Jack White decided to make it a thing, and we all know what that means. Things start to happen real quick.

“It wasn't until I bought this building in Nashville, and I was gonna re-release our vinyl records, that I decided to make Third Man Records a real institution,” he told Zan.

“In three years I've produced 140 records and we've sold 600,000 piece of vinyl.

"All stuff that didn't exist before, all stuff that we're really proud of and that we want to be out there in the world.”

He's immensely proud of the work he does with Third Man, which includes releasing new music, issuing old – often forgotten – classic records, making videos, making music and preserving odd pieces of American cultural history.

“The great thing about the record label headquarters is that there's a studio there, you can film videos there, we have a live venue with a recording booth,” he gushed to Tom and Alex in 2010.

“Teenagers can come in in the afternoon and see a band that they can't see at night and we record the live set to analog tape and then release it on vinyl a few weeks later.

Video: YouTube

“So, you can go see the show, then come back a few weeks later and buy the vinyl of that show. I think it might be one of the only ones in the world where you can play in front of a live audience and record your set to analog tape.”

The decision to put time, money and resources into releasing vinyl records was partly born from White's love of the format, but also because he knew this was part of the way people were going to engage with music in the medium-term future.

“I think people realise it's gonna be vinyl and digital music for the next ten or 15 years, probably,” he told Tom and Alex. “Those are the two formats that are really viable.

“For the people who are really dedicated to music, the sound of it, the experience and the romance of it, I think vinyl is the most viable format. Of course, for ease of use, you want to have digital. I think those are the formats for this next decade.”

The decision to start a label wasn't born from hatred of the majors, either. White acknowledged what major labels have done for music throughout history, but he said he didn't see the future staying in their hands.

“I feel sorry for them,” he said. “I think it's a desperate time. They're pretty much falling apart. I don't know how they're even making any money right now.

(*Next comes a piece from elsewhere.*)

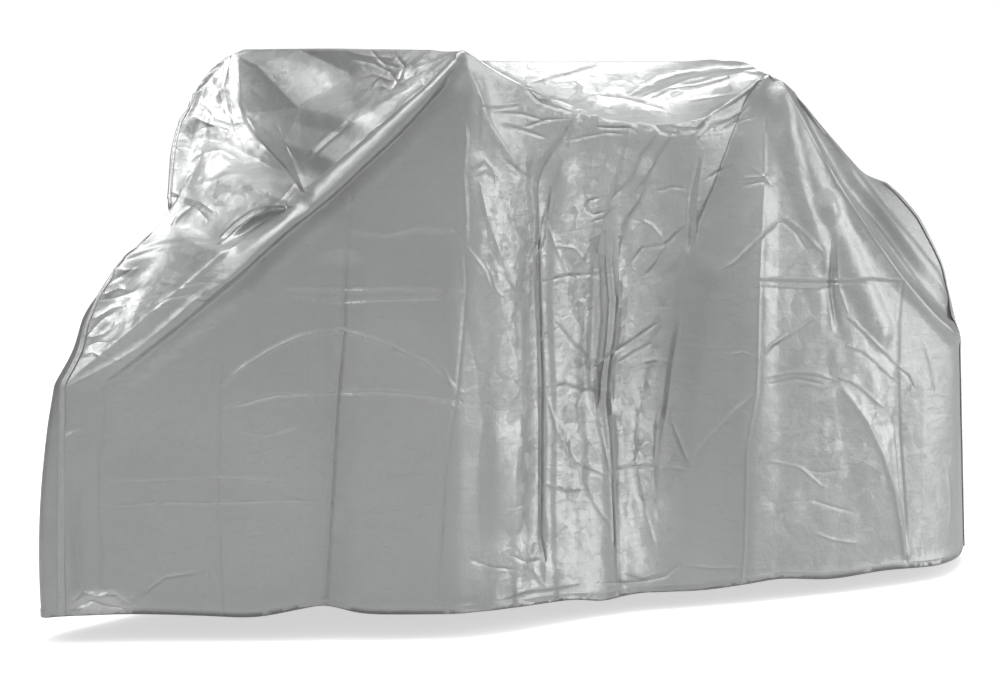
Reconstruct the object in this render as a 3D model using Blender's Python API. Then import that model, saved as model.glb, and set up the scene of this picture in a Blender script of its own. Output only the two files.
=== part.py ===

“I've never been anti-major labels, I think most of my favourite bands through history have been on major labels – whether it's The Stooges or the Sex Pistols. Most of the great acts have been supported in a pretty good way. I've never been against them.”

Video: YouTube

In fact, White believes that, in many cases, independent labels are the ones not doing right by their artists. Something he was determined not to do.

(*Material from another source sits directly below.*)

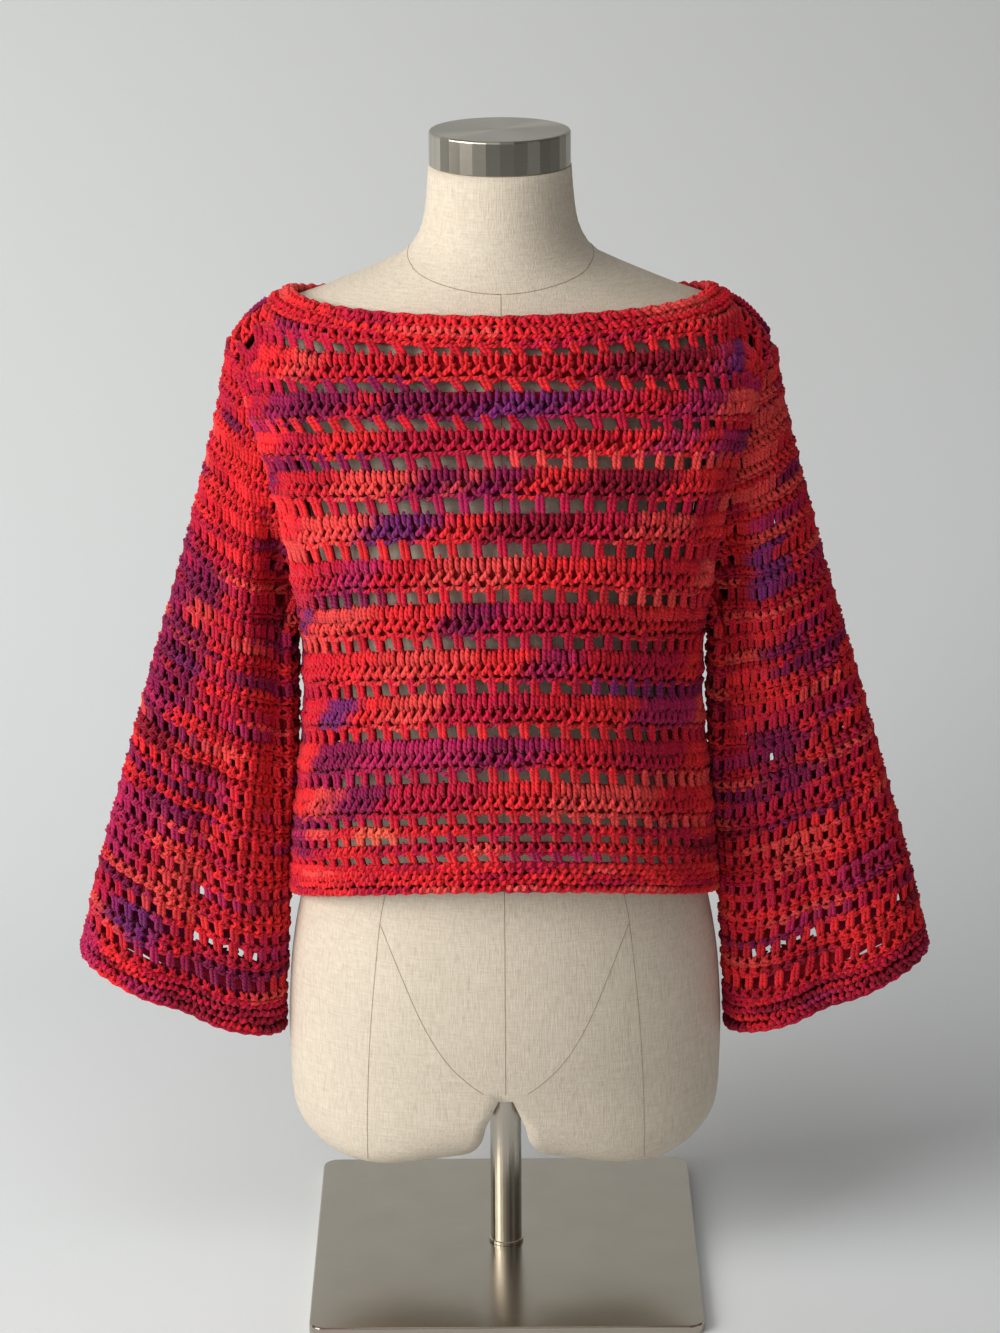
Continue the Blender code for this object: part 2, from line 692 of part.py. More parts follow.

“But if you can do an independent label and make it work, not just have it be a hobby, and not rip off your artists, you're onto something good,” he said. “The problem is, a lot of independent labels rip off their artists, because they don't really know the business very well.”

Since the very beginning of Jack White's musical career, everything he has done has been in some way indebted to the blues. The first White Stripes record was dedicated to legendary bluesman Son House, one of White's biggest influences. There are shades of blues in all of his playing, all of his singing and, as he explained to Tom and Alex, in all the artists he works with.

“It has to have soul and some kind of connection to the blues,” he said of selecting new artists for Third Man. “Even if it's punk rock, it still has to have a connection to the blues. I think most of the acts I've worked with and produced do have that.

“It's not the sort of label where we're looking to get a hot new act to sell records and make money, I'm looking for artists who are saying something. That's why we started the record label. I see it as a breeding ground for new artists and new activity.”

Jack White has provided fertile ground for countless musical projects. Who knows what he will come up with next?